Sunday, July 25, 2010

When making a type of change in your game is tedious, first fix things so that it isn't anymore

So part of my balancing work involved buffing the player's abilities when it makes sense. One way to do this is to add new skills on the skill tree. However, the system I had in place for read/displaying the skill tree made me hesitant to do so, as even a simple change was a lot of work.

The previous system involved a text file with a grid of ascii characters laying out the exact location for each node, along with a list of positions below to match each one up with the associated skill. If I wanted to add more nodes, I'd have to manually place it, then calculate the offset and write it below. If I needed to make the grid bigger, I'd have to recalculate the offset of every node for that tree. It pretty much never should have gotten submitted in that state, but it was "good enough" for the simple trees I had implemented. The horror can be found here for those who are morbidly curious.

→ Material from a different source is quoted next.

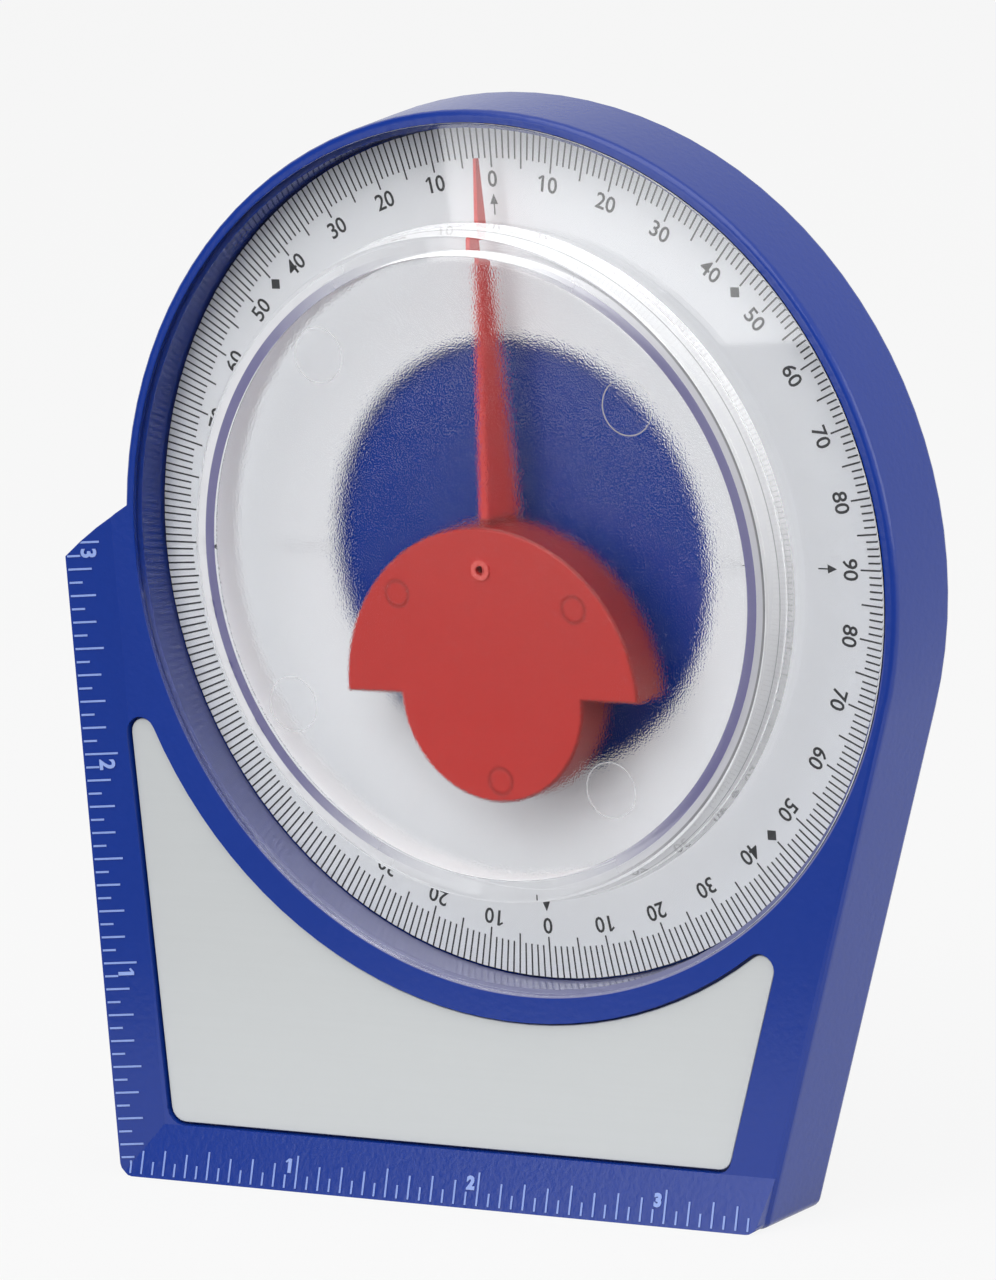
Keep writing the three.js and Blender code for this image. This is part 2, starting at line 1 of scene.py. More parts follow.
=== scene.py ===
# Looks of the magnetic angle level: finishes, moulded ruler marks, printed dial and studio.
# Everything is in metres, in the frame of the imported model.

import json
import math

import bmesh
import bpy
from bpy.props import FloatProperty, FloatVectorProperty, PointerProperty
from mathutils import Matrix, Vector


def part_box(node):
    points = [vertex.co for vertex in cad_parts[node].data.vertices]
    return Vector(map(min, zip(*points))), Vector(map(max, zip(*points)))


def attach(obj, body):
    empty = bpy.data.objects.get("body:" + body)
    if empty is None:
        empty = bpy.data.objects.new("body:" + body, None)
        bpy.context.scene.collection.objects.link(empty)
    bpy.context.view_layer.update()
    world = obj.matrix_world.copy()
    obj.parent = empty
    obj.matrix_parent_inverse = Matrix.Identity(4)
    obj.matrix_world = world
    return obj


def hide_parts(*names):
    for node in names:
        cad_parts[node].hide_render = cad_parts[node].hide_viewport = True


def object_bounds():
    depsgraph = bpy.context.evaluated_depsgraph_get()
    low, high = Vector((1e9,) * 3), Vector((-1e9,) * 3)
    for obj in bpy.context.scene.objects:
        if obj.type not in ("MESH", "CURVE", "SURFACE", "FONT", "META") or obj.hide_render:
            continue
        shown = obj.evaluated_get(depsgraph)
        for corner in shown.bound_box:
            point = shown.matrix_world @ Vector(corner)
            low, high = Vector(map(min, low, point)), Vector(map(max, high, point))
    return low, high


bl_info = {
    "name": "Magnetic angle level",
    "version": (1, 0, 0),
    "blender": (4, 5, 0),
    "location": "3D View > Sidebar > Angle level",
    "description": "Dresses the angle level's construction model and lights it",
    "category": "Object",
}

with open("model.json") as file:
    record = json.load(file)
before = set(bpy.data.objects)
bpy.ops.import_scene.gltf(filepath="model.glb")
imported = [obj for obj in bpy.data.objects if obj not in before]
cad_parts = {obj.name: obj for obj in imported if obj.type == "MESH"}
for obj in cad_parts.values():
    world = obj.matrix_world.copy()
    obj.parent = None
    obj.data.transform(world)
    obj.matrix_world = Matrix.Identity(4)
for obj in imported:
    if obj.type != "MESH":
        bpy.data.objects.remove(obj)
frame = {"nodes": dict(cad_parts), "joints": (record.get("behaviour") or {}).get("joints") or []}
cad_low, cad_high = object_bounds()
pivot = Vector(frame["joints"][0]["pos_m"])
housing_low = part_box("housing")[0]
dial_low, dial_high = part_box("dial")
lens_low, lens_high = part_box("lens")
pendulum_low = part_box("pendulum")[0]
inch = 0.0254

# Where things lie on the object, in metres; pairs are across and up from the pivot
well_mouth = 0.0504
window_gates = ((-0.0189, 0.0245), (0.0219, 0.0193), (-0.0264, -0.0163), (0.0160, -0.0244))
weight_gates = ((-0.0116, -0.0031), (0.0120, -0.0042), (0.0005, -0.0244))
parting_depth = 0.002
pointer_root = 0.0054
hub_radius = 0.0009

# How construction meshes are cleaned and rounded
touching = 2e-6
same_plane = math.radians(0.4)
large_face = 15e-6
lip_edge = math.radians(20)
sharp_edge = math.radians(32)
face_crease = math.radians(12)
outline_share = 1 / 400


# Sizes and colours that a user would change

class CaseSettings(bpy.types.PropertyGroup):
    colour: FloatVectorProperty(
        name="Plastic colour", description="Colour of the moulded case", subtype="COLOR",
        size=3, min=0, max=1, default=(0.004, 0.031, 0.255))
    grain: FloatProperty(
        name="Grain", description="Size of the mould's fine texture", unit="LENGTH",
        default=0.00035)
    edge: FloatProperty(
        name="Edge rounding", description="Rounding of the case's edges", unit="LENGTH",
        default=0.00022)


class RulerSettings(bpy.types.PropertyGroup):
    colour: FloatVectorProperty(
        name="Mark colour", description="Colour of the raised ruler marks", subtype="COLOR",
        size=3, min=0, max=1, default=(0.26, 0.36, 0.72))
    mark_rise: FloatProperty(
        name="Mark rise", description="How far the numbers stand up", unit="LENGTH",
        default=0.00012)
    numeral: FloatProperty(
        name="Numeral height", description="Height of the ruler's numbers", unit="LENGTH",
        default=0.0019)
    lip_depth: FloatProperty(
        name="Lip depth", description="How far a ruler lip slopes back", unit="LENGTH",
        default=0.00225)
    left_lip: FloatProperty(
        name="Left lip", description="Width of the left ruler lip", unit="LENGTH",
        default=0.0054)
    base_lip: FloatProperty(
        name="Base lip", description="Height of the base ruler lip", unit="LENGTH",
        default=0.0062)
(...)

I noticed that all my nodes were in a grid, so I converted each text file into an xml file describing the skill tree. One example can be found here. I then wrote the xml reader and which would generate from the stored information the grid of characters to display on the screen. Overall it took about three hours to write, test, and submit.

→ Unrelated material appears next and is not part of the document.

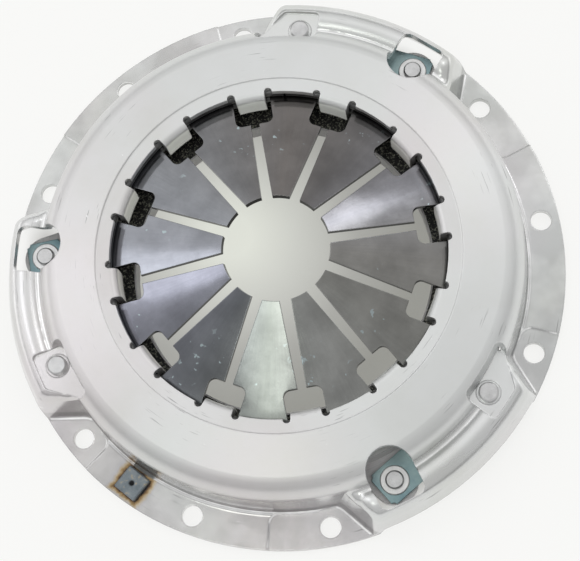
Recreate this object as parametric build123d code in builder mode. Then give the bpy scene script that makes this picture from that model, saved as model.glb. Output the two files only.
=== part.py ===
from build123d import *
from math import acos, asin, atan2, copysign, cos, degrees, hypot, radians, sin, sqrt, tan
import os

os.makedirs("parts", exist_ok=True)

# ---------------------------------------------------------------------------
# Clutch cover assembly for a 200 mm disc, millimetres.
# Z = 0 is the face that bolts to the flywheel, +Z points to the release bearing,
# and the X axis runs through one of the three dowel holes.
# ---------------------------------------------------------------------------

# Driving dimensions: the stamped cover
sheet = 3.0                    # thickness of the pressed steel
bolt_circle_r = 115.0
flange_r = 123.0
flange_hole_r = 4.5
flange_rise = 1.0              # the flange round each dowel stands this much proud of the bolt pads
crown_inner_r = 72.4           # edge of the crown between two tabs
crown_top = 35.5
crown_step_r = 78.4            # fine ridge pressed round the crown
crown_step_rise = 0.6
shoulder_r, shoulder_z, shoulder_radius = 95.0, 24.5, 9.9
wall_flare = 4.6               # degrees off vertical
foot_radius = 2.5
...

In less time, I probably could have made my balancing changes and "got out" without making things better, but I would have been more likely to not add new skills in the future. Now adding a new skill is as easy as copy pasting an xml node and changing a few lines of text.

1 comment:

Jotaf said...

Nice, I agree completely, although you must always ask yourself the obvious question: "is it worth it?". Since you're gonna change the skill tree many times during balancing the answer is yes. This is almost always true for data-driven gameplay features (ie, stats, skills...). It's almost always not true ("it's not worth it!") for things that are more or less set in stone, like game mechanics, combat, AI, and I've seen many developers getting themselves into an endless loop of refactoring, because you can obviously always make future changes easier by changing your design to be more generic/plugin-driven/offloading more data or logic into external files.

I have to consciously stop myself from doing this, and I imagine I'm not the only one!! :)

Anyway I always enjoy your posts, very inspiring and good food for thought!